In 2007 Carmona continues to build his international project in artistic gymnastics and the year 2007 was one of his best years participating in the international cup France where he won second place, he participated in two world cups held in Slovenia and Germany respectively in both won the gold medal. The world cup held in Russia and Belgium had the presence of the little lord of the rings, he won the third and second place respectively. The most significant achievement of his career was the 5th place in the world championship in Germany, making history has been to the first time that a Venezuelan was in the top positions of a world championship.

In 2008 Carmona in that year, he was present in three international events, in the international cup in Spain, where he finished in 5th place.
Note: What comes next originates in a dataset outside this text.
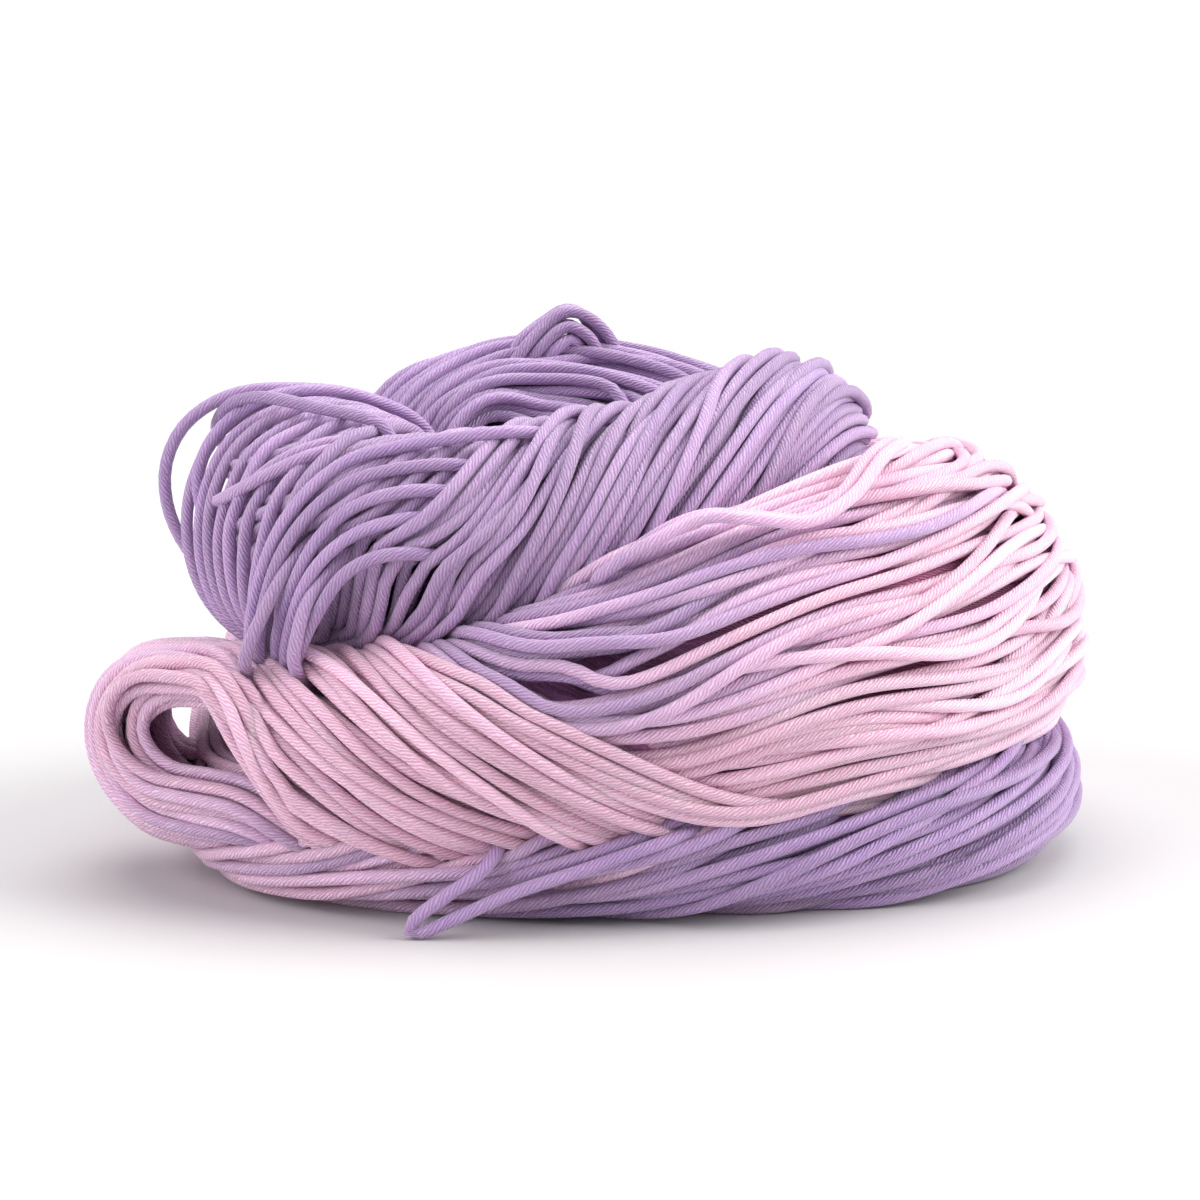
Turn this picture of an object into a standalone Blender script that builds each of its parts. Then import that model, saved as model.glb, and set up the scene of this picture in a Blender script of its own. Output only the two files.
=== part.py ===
"""A hand-dyed yarn skein, heaped in loose coils on a table.

The skein is one doubled hank of yarn.  Its loose end loops lie at the left, and from
there the bundle goes round the front as the middle turn, comes down at the left to the
bottom turn on the table, winds once more inside that while it climbs, and lies round
the top as the upper turn.  The bundle is twisted, so that its locks of yarn run
slanting over it.  Units are metres, with Z up.
"""
import math
from collections import namedtuple

import bmesh
import bpy
from mathutils import Vector

MM = 0.001

# Driving sizes of the bundle.
BUNDLE_LOCKS = 10         # locks of yarn that show round the bundle
LOOP_LOCKS = 4            # locks in the small loop on top
POINTS_PER_LOCK = 3
GROOVE_DEPTH = 1.5 * MM   # how far the groove between two locks goes in
GROOVE_SWING = 0.4        # how unevenly deep the grooves are
GROOVE_WAVE = 47.0 * MM   # length along the bundle of one deep and shallow groove
GROOVE_PHASE = 2.4        # shift of that wave from one point round the bundle to the next
RING_STEP = 7.0 * MM      # distance between the sections of the loft
END_ROUNDING = 12.0 * MM  # length over which an end closes
END_SIZE = 0.3            # size of the last section against a full one
SAMPLES_PER_ROW = 24      # steps in which the length between two rows is measured
NEARBY = 0.02             # part of a row over which the course's direction is read

# The heap's footprint is centred on the origin, and the table top is at zero.
FOOTPRINT_SHIFT = Vector((-0.8, -0.44, 0.0)) * MM
FLOOR_CUTTER_SIZE = 300.0 * MM

# The bundle's course, seen from above and counter-clockwise, in millimetres.
# lean tilts the top of a section towards the inside of the coil, and twist is
# how far the locks have turned round the bundle there, both in degrees.
Section = namedtuple("Section", "x y z half_width half_height lean twist")

MIDDLE_TURN = [
    Section(-71.0, -13.0, 18.5, 8.0, 12.0, 0.0, 0.0),
    Section(-54.0, -30.0, 19.5, 11.0, 14.5, 0.0, 0.0),
    Section(-35.0, -41.0, 21.0, 13.5, 15.5, 0.0, -48.0),
    Section(-14.0, -48.0, 23.5, 14.0, 16.5, 0.0, -128.0),
    Section(10.0, -48.0, 29.5, 14.0, 21.0, 0.0, -212.0),
    Section(33.0, -40.0, 34.5, 14.0, 23.5, 8.0, -232.0),
    Section(49.0, -21.0, 37.0, 16.5, 24.0, 18.0, -240.0),
    Section(56.5, 2.0, 36.5, 16.5, 22.5, 28.0, -245.0),
    Section(48.0, 27.0, 37.0, 18.0, 20.0, 22.0, -260.0),
    Section(25.0, 44.0, 37.0, 17.0, 16.5, 5.0, -285.0),
    Section(-8.0, 46.0, 36.0, 17.0, 15.0, 0.0, -310.0),
    Section(-34.0, 36.0, 28.0, 16.0, 15.0, 0.0, -330.0),
    Section(-44.5, 16.0, 18.0, 13.0, 15.0, 0.0, -340.0),
]
BOTTOM_TURN = [
    Section(-45.0, -9.0, 11.5, 14.0, 14.0, 0.0, -345.0),
    Section(-36.0, -32.0, 10.0, 17.0, 12.5, 0.0, -340.0),
    Section(-4.0, -40.0, 10.0, 19.0, 12.5, 0.0, -300.0),
    Section(28.0, -35.0, 10.0, 20.0, 12.5, 0.0, -250.0),
    Section(49.0, -20.0, 10.0, 20.0, 12.5, 0.0, -215.0),
    Section(54.0, 3.0, 11.0, 19.0, 12.5, 0.0, -200.0),
    Section(42.0, 27.0, 11.0, 19.0, 12.5, 0.0, -200.0),
    Section(14.0, 40.0, 11.5, 18.0, 13.0, 0.0, -200.0),
    Section(-12.0, 37.0, 12.5, 16.0, 13.5, 0.0, -200.0),
]
INNER_TURN = [
    Section(-31.0, 20.0, 13.5, 15.0, 14.0, 0.0, -200.0),
    Section(-30.5, -1.0, 15.0, 15.0, 15.5, 0.0, -200.0),
    Section(-12.0, -14.0, 18.0, 13.5, 18.5, 0.0, -200.0),
    Section(12.0, -9.0, 20.0, 15.5, 20.0, 0.0, -200.0),
    Section(15.0, 12.0, 22.5, 16.5, 22.0, 0.0, -200.0),
    Section(-7.0, 23.0, 30.5, 15.0, 23.0, 0.0, -200.0),
    Section(-33.0, 16.0, 45.0, 13.0, 15.5, 0.0, -200.0),
]
UPPER_TURN = [
    Section(-44.5, -4.0, 50.5, 12.0, 16.0, 0.0, -190.0),
    Section(-39.0, -23.0, 47.5, 14.0, 16.5, 0.0, -150.0),
    Section(-20.0, -34.0, 47.5, 15.5, 16.5, 0.0, -50.0),
    Section(0.0, -33.0, 51.0, 15.0, 16.0, 0.0, 60.0),
    Section(15.0, -26.0, 56.5, 14.0, 14.0, 0.0, 130.0),
    Section(26.0, -13.0, 61.0, 12.5, 12.5, 0.0, 165.0),
    Section(30.0, 5.0, 56.5, 13.0, 12.0, 0.0, 175.0),
    Section(24.5, 21.0, 52.5, 13.0, 12.0, 0.0, 180.0),
    Section(8.0, 30.0, 57.5, 15.0, 12.0, 0.0, 180.0),
    Section(-12.0, 30.0, 59.0, 15.0, 12.0, 0.0, 180.0),
    Section(-29.0, 22.0, 52.5, 12.0, 11.0, 0.0, 180.0),
]
TOP_LOOP = [
    Section(7.0, 30.0, 63.0, 4.0, 4.5, 0.0, 0.0),
    Section(1.0, 29.0, 70.5, 4.0, 4.5, 0.0, 30.0),
    Section(-7.0, 28.0, 72.0, 4.0, 4.5, 0.0, 60.0),
    Section(-13.0, 27.0, 65.0, 4.0, 4.5, 0.0, 90.0),
]

YARN_COLOUR = (0.62, 0.50, 0.80, 1.0)
YARN_ROUGHNESS = 0.75


def clear_scene():
    """Remove whatever the scene holds."""
    for obj in list(bpy.data.objects):
        bpy.data.objects.remove(obj, do_unlink=True)


def new_collection(name):
    """Return a new collection that is linked to the scene."""
    collection = bpy.data.collections.new(name)
    bpy.context.scene.collection.children.link(collection)
    return collection


def yarn_material():
    """Return the matt lavender finish of the yarn."""
    material = bpy.data.materials.new("yarn")
    material.use_nodes = True
    shader = material.node_tree.nodes["Principled BSDF"]
    shader.inputs["Base Color"].default_value = YARN_COLOUR
    shader.inputs["Roughness"].default_value = YARN_ROUGHNESS
    shader.inputs["Metallic"].default_value = 0.0
    return material


def spline_value(values, position):
    """Read a Catmull-Rom curve through the values at a position counted in rows."""
    last = len(values) - 1
    row = min(int(position), last - 1)
    t = position - row
    p1, p2 = values[row], values[row + 1]
    p0 = values[row - 1] if row > 0 else 2.0 * p1 - p2
    p3 = values[row + 2] if row + 2 <= last else 2.0 * p2 - p1
    return 0.5 * (2.0 * p1 + (p2 - p0) * t
                  + (2.0 * p0 - 5.0 * p1 + 4.0 * p2 - p3) * t * t
                  + (3.0 * p1 - p0 - 3.0 * p2 + p3) * t * t * t)


def section_at(rows, position):
    """Return the section at a position counted in rows."""
    return Section(*(spline_value([row[i] for row in rows], position)
                     for i in range(len(Section._fields))))


def centre_of(section):
    """Return a section's centre in metres."""
    return Vector((section.x, section.y, section.z)) * MM


def even_positions(rows):
    """Return positions along the rows, about RING_STEP apart, with their lengths."""
    steps = (len(rows) - 1) * SAMPLES_PER_ROW
    places = [i / SAMPLES_PER_ROW for i in range(steps + 1)]
    centres = [centre_of(section_at(rows, place)) for place in places]
    lengths = [0.0]
    for before, after in zip(centres, centres[1:]):
        lengths.append(lengths[-1] + (after - before).length)
    count = round(lengths[-1] / RING_STEP)
    even, index = [], 0
    for ring in range(count + 1):
        wanted = lengths[-1] * ring / count
        while index < steps - 1 and lengths[index + 1] < wanted:
            index += 1
        part = (wanted - lengths[index]) / (lengths[index + 1] - lengths[index])
        even.append((places[index] + part * (places[index + 1] - places[index]), wanted))
    return even


def end_size(distance):
    """Return how full the bundle is at a distance from its end."""
    reach = min(distance / END_ROUNDING, 1.0)
    return max(math.sqrt(1.0 - (1.0 - reach) ** 2), END_SIZE)


def ring_points(rows, position, along, size, locks):
    """Return the points of one section of the loft, grooved between its locks."""
    section = section_at(rows, position)
    ahead = centre_of(section_at(rows, min(position + NEARBY, len(rows) - 1.0)))
    behind = centre_of(section_at(rows, max(position - NEARBY, 0.0)))
    tangent = (ahead - behind).normalized()
    outward = tangent.cross(Vector((0.0, 0.0, 1.0))).normalized()
    upward = outward.cross(tangent)
    lean, twist = math.radians(section.lean), math.radians(section.twist)
    count = locks * POINTS_PER_LOCK
    points = []
    for i in range(count):
        angle = 2.0 * math.pi * i / count + twist
        groove = 0.0
        if i % POINTS_PER_LOCK == 0:
            swing = math.sin(2.0 * math.pi * along / GROOVE_WAVE + GROOVE_PHASE * i)
            groove = GROOVE_DEPTH * (1.0 + GROOVE_SWING * swing)
        across = (section.half_width * MM - groove) * size * math.cos(angle)
        up = (section.half_height * MM - groove) * size * math.sin(angle)
        points.append(centre_of(section)
                      + outward * (across * math.cos(lean) - up * math.sin(lean))
                      + upward * (across * math.sin(lean) + up * math.cos(lean)))
    return points


def loft_bundle(name, rows, locks):
    """Loft a closed bundle of yarn along its course."""
    mesh = bmesh.new()
    rings = []
    stations = even_positions(rows)
    whole = stations[-1][1]
    for position, along in stations:
        size = end_size(min(along, whole - along))
        rings.append([mesh.verts.new(point)
                      for point in ring_points(rows, position, along, size, locks)])
    for ring, following in zip(rings, rings[1:]):
        for i in range(len(ring)):
            j = (i + 1) % len(ring)
            mesh.faces.new((ring[i], ring[j], following[j], following[i]))
    mesh.faces.new(rings[0])
    mesh.faces.new(rings[-1])
    bmesh.ops.recalc_face_normals(mesh, faces=mesh.faces)
    bmesh.ops.triangulate(mesh, faces=mesh.faces)
    data = bpy.data.meshes.new(name)
    mesh.to_mesh(data)
    mesh.free()
    return bpy.data.objects.new(name, data)


def add_boolean(target, tool, operation):
    """Join a tool to the target, or cut it away, with an exact Boolean."""
    boolean = target.modifiers.new(tool.name, "BOOLEAN")
    boolean.operation = operation
    boolean.object = tool
    boolean.solver = "EXACT"
    boolean.use_self = True


def hide_tool(tool, tools):
    """Keep a joined or cutting shape as a guide that isn't rendered."""
    tools.objects.link(tool)
    tool.hide_render = True
    tool.display_type = "WIRE"


def floor_cutter():
    """Return the block below the table top that gives the heap its flat base."""
    block = bmesh.new()
    bmesh.ops.create_cube(block, size=FLOOR_CUTTER_SIZE)
    data = bpy.data.meshes.new("below_table")
    block.to_mesh(data)
    block.free()
    cutter = bpy.data.objects.new("below_table", data)
    cutter.location.z = -0.5 * FLOOR_CUTTER_SIZE
    return cutter


def outer_shell(mesh):
    """Keep a mesh's largest shell, so that the pockets closed between turns are filled."""
    left = set(mesh.faces)
    shells = []
    while left:
        shell, front = set(), [left.pop()]
        while front:
            face = front.pop()
            shell.add(face)
            for edge in face.edges:
                for other in edge.link_faces:
                    if other in left:
                        left.remove(other)
                        front.append(other)
        shells.append(shell)
    shells.sort(key=len)
    for shell in shells[:-1]:
        bmesh.ops.delete(mesh, geom=list(shell), context="FACES")


def finished_mesh(obj):
    """Return the joined shape as one plain mesh with its closed pockets filled."""
    bpy.context.view_layer.update()
    joined = bpy.data.meshes.new_from_object(obj.evaluated_get(
        bpy.context.evaluated_depsgraph_get()))
    mesh = bmesh.new()
    mesh.from_mesh(joined)
    outer_shell(mesh)
    bmesh.ops.translate(mesh, verts=mesh.verts, vec=FOOTPRINT_SHIFT)
    mesh.to_mesh(joined)
    mesh.free()
    return joined


def build_skein():
    """Join the bundle and its top loop into the one solid of the heaped skein."""
    parts = new_collection("yarn_skein")
    tools = new_collection("cutters")
    course = MIDDLE_TURN + BOTTOM_TURN + INNER_TURN + UPPER_TURN
    skein = loft_bundle("skein", course, BUNDLE_LOCKS)
    top_loop = loft_bundle("top_loop", TOP_LOOP, LOOP_LOCKS)
    below_table = floor_cutter()
    parts.objects.link(skein)
    hide_tool(top_loop, tools)
    hide_tool(below_table, tools)
    add_boolean(skein, top_loop, "UNION")
    add_boolean(skein, below_table, "DIFFERENCE")
    skein.data = finished_mesh(skein)
    skein.modifiers.clear()
    skein.data.name = "skein"
    skein.data.materials.clear()
    skein.data.materials.append(yarn_material())
    return skein


clear_scene()
build_skein()
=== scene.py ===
"""Dress a packed yarn skein, strand by strand, and light it as a plain product shot.

The skein is one doubled hank: closed loops of plied yarn that lie side by side along one
course.  Their end loops show at the left, and from there the bundle goes round the heap as
the middle, bottom, inner and upper turns.  Every loop follows its own wandering line in the
bundle, and the loops are then settled against each other and against the table.  Lengths
are in millimetres until a mesh is made, which is in metres, with Z up.
"""
import logging
import math
from dataclasses import astuple, dataclass, field
from enum import Enum
from itertools import product

import bpy
import numpy as np
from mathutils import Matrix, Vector


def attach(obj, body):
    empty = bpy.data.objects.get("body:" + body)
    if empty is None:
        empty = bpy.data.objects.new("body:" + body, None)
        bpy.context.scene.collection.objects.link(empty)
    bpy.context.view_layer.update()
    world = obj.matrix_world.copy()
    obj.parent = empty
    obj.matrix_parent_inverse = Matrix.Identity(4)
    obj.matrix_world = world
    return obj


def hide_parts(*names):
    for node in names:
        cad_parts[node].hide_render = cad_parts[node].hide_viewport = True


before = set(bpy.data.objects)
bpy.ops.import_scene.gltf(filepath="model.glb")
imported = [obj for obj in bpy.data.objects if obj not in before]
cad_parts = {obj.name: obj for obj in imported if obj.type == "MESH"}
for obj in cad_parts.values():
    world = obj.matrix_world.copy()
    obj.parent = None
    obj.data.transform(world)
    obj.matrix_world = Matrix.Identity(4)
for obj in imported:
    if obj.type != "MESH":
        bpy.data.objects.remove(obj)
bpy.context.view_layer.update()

MM = 0.001
BODY = "root"
SKEIN_NODE = "skein"
FOOTPRINT_SHIFT = (-0.8, -0.44, 0.0)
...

The Pan American championship of the discipline in Argentina where he won the gold medal , closing his participation in the world cup in the Czech Republic, finishing in 5th place.

In 2009 Carmona was champion of the Bolivarian games in Bolivia where he won the gold medal , he also had international activity participating in the world cup in Slovenia, where he won the 3rd place .

In 2010 Carmona He competed in two Latin American events, each winning the gold medal , the Pan American Championship in Mexico and the Central American Games in Puerto Rico. That same year, Regulo Carmona seals his name in international artistic gymnastics by introducing a new element in the code.